In January 2018, PRPI hosted a keynote lecture by American publisher and philanthropist Alice Rogoff on 'The US and its Emerging Arctic Interest' at UCL in London, United Kingdom.

==== Other dialogues ====
In 2016, PRPI Geopolitics and Security Fellow Barbora Padrtova was part of a research team that supported the preparation of an Arctic Analysis Research Report at the behest of the Ministry of Foreign Affairs (Czech Republic). She discussed her work in this regard at the 2016 General Conference of the European Consortium for Political Research held at Charles University in Prague in July 2016, the Annual Meeting of the Austrian Polar Research Institute in Vienna in November 2016 and an Expert Seminar on 'The Arctic: Emerging Importance of the Region for the Czech Republic' held at the Institute of International Relations Prague in Prague in January 2017.

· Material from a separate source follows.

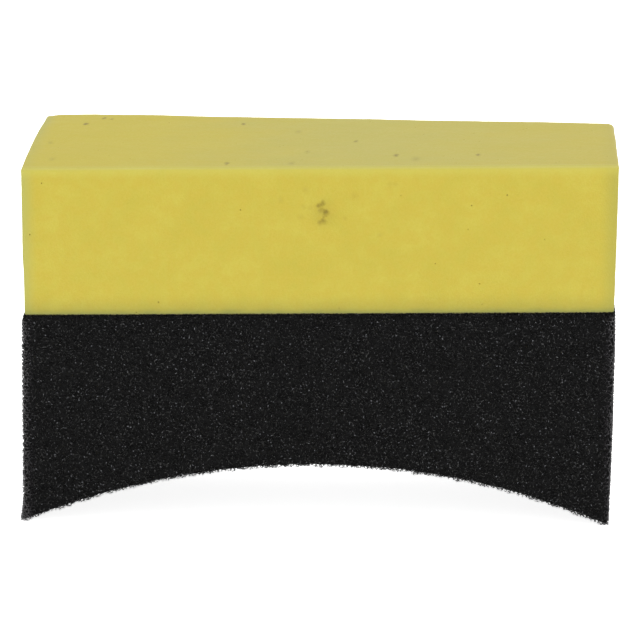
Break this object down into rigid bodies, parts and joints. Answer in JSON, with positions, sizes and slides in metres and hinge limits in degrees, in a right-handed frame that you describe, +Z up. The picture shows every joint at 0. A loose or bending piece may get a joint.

In July 2017, PRPI convened a keynote lecture by PRPI Fisheries Fellow Brooks Kaiser on 'A Case for the Commons: The Snow Crab in the Barents' at Korea Polar Research Institute KOPRI in Incheon, South Korea. In September 2017, PRPI Fellow Nic Craig presented on the 'Implications of Brexit on UK - Arctic Interconnection and the Continued Need for Cooperation' at the 2017 Arctic Energy Summit in Helsinki, Finland.

In October 2017, PRPI joined University College London in hosting a keynote lecture by Timo Koivurova of Arctic Centre, University of Lapland on 'How Finland, as Chair of the Arctic Council, aims to improve Arctic Governance' at UCL in London, UK.